Bir yerde yaşamayı düşlerken orada asla yaşayamayacağınızı görmek, çok istediğiniz bir okula girmek için hazırlanıp sınavı kazanamamak, birine çok aşık olup onunla ortak bir hayatta asla yan yana gelemeyeceğinizi bir anda anlamak gibi bir şey…

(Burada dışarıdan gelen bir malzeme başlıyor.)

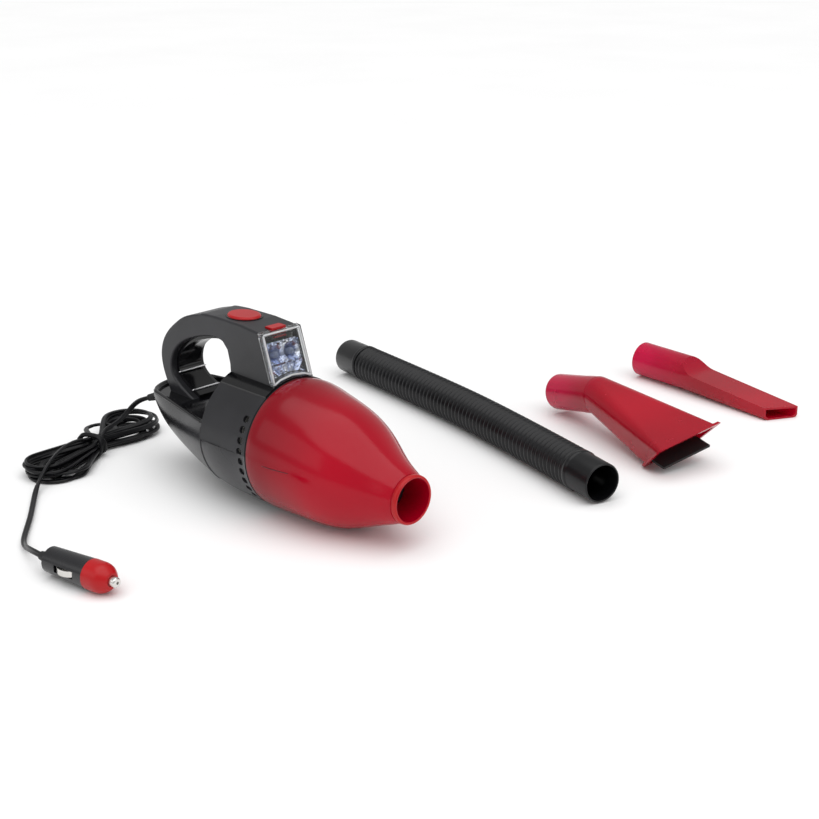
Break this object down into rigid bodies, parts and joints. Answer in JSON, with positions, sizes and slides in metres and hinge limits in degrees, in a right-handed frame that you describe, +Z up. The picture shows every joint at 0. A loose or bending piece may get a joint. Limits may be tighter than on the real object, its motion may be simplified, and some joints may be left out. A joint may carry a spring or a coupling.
{
  "type": "handheld car vacuum cleaner",
  "caption": "Corded handheld vacuum with a loop handle, lamp and clear dust cup, beside its bundled cord and car plug, a corrugated hose, a wide nozzle and a crevice nozzle.",
  "frame": {"origin": "on the resting flat under the barrel, on the vacuum's centre plane, 20 mm behind the joint of barrel and dust cup", "axes": "+X towards the nozzle mouth, +Z up, +Y to the left of someone behind the handle; the accessories lie on the +Y side and the plug on the -Y side"},
  "size_m": [0.4179, 0.6392, 0.1341],
  "materials": {
    "shell_plastic": "satin",
    "gloss_black": "high gloss",
    "red_plastic": "gloss",
    "cup_red_clear": "clear tinted",
    "nozzle_red_clear": "clear tinted",
    "lens_clear": "clear",
    "lamp_clear": "clear",
    "reflector_chrome": "mirror",
    "rubber_black": "matte",
    "steel": "brushed",
    "motor_steel": "plated",
    "copper": "drawn",
    "bearing_bronze": "sintered",
    "magnet": "sintered",
    "carbon": "matte",
    "board_green": "matte",
    "inner_plastic": "matte",
    "filter_plastic": "gloss",
    "filter_cloth": "felted",
    "cord_black": "satin",
    "tie_black": "satin",
    "hose_black": "satin",
    "plug_black": "gloss",
    "plug_metal": "plated",
    "fuse_glass": "clear",
    "wire": "satin"
  },
  "bodies": {
    "housing": {"barrel_top": "shell_plastic", "lower_hull": "shell_plastic", "handle_left": "shell_plastic", "handle_right": "shell_plastic", "tail_deck": "gloss_black", "saddle": "gloss_black", "grip_band": "gloss_black", "housing_screws": "steel", "lens": "lens_clear", "reflector": "reflector_chrome", "lamp_left": "lamp_clear", "lamp_right": "lamp_clear", "lamp_board": "board_green", "lamp_wires": "wire", "switch_bezel": "gloss_black", "switch_base": "plug_black", "switch_spring": "steel", "release_spring": "steel", "motor_can": "motor_steel", "motor_cap": "carbon", "motor_magnets": "magnet", "motor_bearings": "bearing_bronze", "motor_brushes": "carbon", "motor_bracket": "inner_plastic", "fan_cover": "inner_plastic", "cup_seal": "rubber_black", "cord_gland": "rubber_black", "cord_lead_in": "cord_black", "cord_hank": "cord_black", "cord_lead_out": "cord_black", "cord_tie": "tie_black", "plug_sleeve": "rubber_black", "plug_body": "plug_black"},
    "button": {"power_button": "red_plastic"},
    "release": {"release_button": "red_plastic", "release_yoke": "inner_plastic"},
    "rotor": {"motor_shaft": "steel", "armature": "motor_steel", "commutator": "copper", "impeller": "inner_plastic"},
    "cup": {"dust_cup": "cup_red_clear", "flap_pin": "steel"},
    "flap": {"inlet_flap": "rubber_black"},
    "filter": {"filter_frame": "filter_plastic", "filter_cloth": "filter_cloth"},
    "plug_cap": {"plug_cap": "red_plastic"},
    "plug_tip": {"plug_tip": "plug_metal", "plug_fuse": "fuse_glass", "plug_spring": "steel"},
    "plug_contact_left": {"plug_contact_left": "plug_metal"},
    "plug_contact_right": {"plug_contact_right": "plug_metal"},
    "hose": {"hose_tube": "hose_black", "hose_inlet_cuff": "hose_black", "hose_outlet_cuff": "hose_black"},
    "wide_nozzle": {"wide_nozzle": "nozzle_red_clear", "nozzle_blade": "rubber_black"},
    "crevice_nozzle": {"crevice_nozzle": "nozzle_red_clear"}
  },
  "joints": [
    {"name": "power_press", "type": "slide", "parent": "housing", "child": "button", "axis": [0, 0, -1], "range_m": [0, 0.0025], "stiffness_N_per_m": 900, "springref_m": -0.0015, "deforming": ["switch_spring"]},
    {"name": "release_press", "type": "slide", "parent": "housing", "child": "release", "axis": [0, 0, -1], "range_m": [0, 0.0022], "stiffness_N_per_m": 900, "springref_m": -0.0015, "deforming": ["release_spring"]},
    {"name": "rotor_spin", "type": "hinge", "parent": "housing", "child": "rotor", "pos_m": [-0.01, 0, 0.048], "axis": [1, 0, 0], "continuous": true},
    {"name": "cup_pull", "type": "slide", "parent": "housing", "child": "cup", "axis": [1, 0, 0], "range_m": [0, 0.12]},
    {"name": "flap_swing", "type": "hinge", "parent": "cup", "child": "flap", "pos_m": [0.1123, 0, 0.0575], "axis": [0, 1, 0], "range_deg": [0, 60]},
    {"name": "filter_pull", "type": "slide", "parent": "housing", "child": "filter", "axis": [1, 0, 0], "range_m": [0, 0.012]},
    {"name": "cap_twist", "type": "hinge", "parent": "housing", "child": "plug_cap", "pos_m": [0.03678, -0.18417, 0.01065], "axis": [0.9863, 0.165, 0], "range_deg": [0, 720]},
    {"name": "tip_press", "type": "slide", "parent": "housing", "child": "plug_tip", "axis": [-0.9863, -0.165, 0], "range_m": [0, 0.003], "stiffness_N_per_m": 600, "springref_m": -0.002},
    {"name": "contact_left_press", "type": "slide", "parent": "housing", "child": "plug_contact_left", "axis": [0.165, -0.9863, 0], "range_m": [0, 0.0012], "stiffness_N_per_m": 700, "springref_m": -0.001},
    {"name": "contact_right_press", "type": "slide", "parent": "housing", "child": "plug_contact_right", "axis": [-0.165, 0.9863, 0], "range_m": [0, 0.0012], "stiffness_N_per_m": 700, "springref_m": -0.001},
    {"name": "hose_lift", "type": "slide", "parent": "housing", "child": "hose", "axis": [0, 0, 1], "range_m": [0, 0.16]},
    {"name": "wide_nozzle_lift", "type": "slide", "parent": "housing", "child": "wide_nozzle", "axis": [0, 0, 1], "range_m": [0, 0.16]},
    {"name": "crevice_nozzle_lift", "type": "slide", "parent": "housing", "child": "crevice_nozzle", "axis": [0, 0, 1], "range_m": [0, 0.16]}
  ]
}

İsyan etmek, kavga etmek, itiraz etmek, affetmek, kendi kendini deli etmek yerine, sadece ama sahiden kabul edip olanın bitenin dışına çıkıp kendine oradan bakmayı seçmek… Bunu da gerçekten isteyerek, anlamaya çalışarak yapmak… Senin olamayacak kadar sana uzak bir hikayede, hikayenin ana kahramanı olmak… Başta biraz ağır geldi tabii ama sonra alışmanın, kanıksamanın çok uzağında var olan durumun içinde, farkında olmayı öğrendim çünkü… Bu bilinç de beni iyileştirdi. Her günü, her anı, yetişebildiğim her zamanı baştan ve hakkıyla yaşamak derdine düşünce kendime sağlam bir yolculuk başladı içimde…
Dersler, projeler, gezmeler, özel zamanlar; daha aksak gibi görünen bir döneme nasıl da olması gereken şekilde yerleşirmiş ve bütün bunlar olurken ben, nasıl tek kelime etmemişim, nasıl izlemişim olanı biteni ve nasıl eskisinden daha rahat çok farklı bir döneme girmişim, bilmiyorum. Sağlam bir cümleyi, bir anda adeta ağızdan kaçırırmış gibi söylemek ve sonrasında yoluna devam etmek…
Başardım bunu…
İlacı ve aşısı bulunmak üzere olan bu hayatın bütün ayrıntılarıyla bıkıp usanamadan dilediğince oynayan bu süreçle kavga etmek yerine; onun yaptıklarını kabul etmek, beni büyüttü.
Hayat, büyütür.
Yeter ki onun kucağında büyürken onunla kavga etmek yerine onun yaptıklarını kabul etmeyi seçin, İnanın daha çabuk büyüyeceksiniz.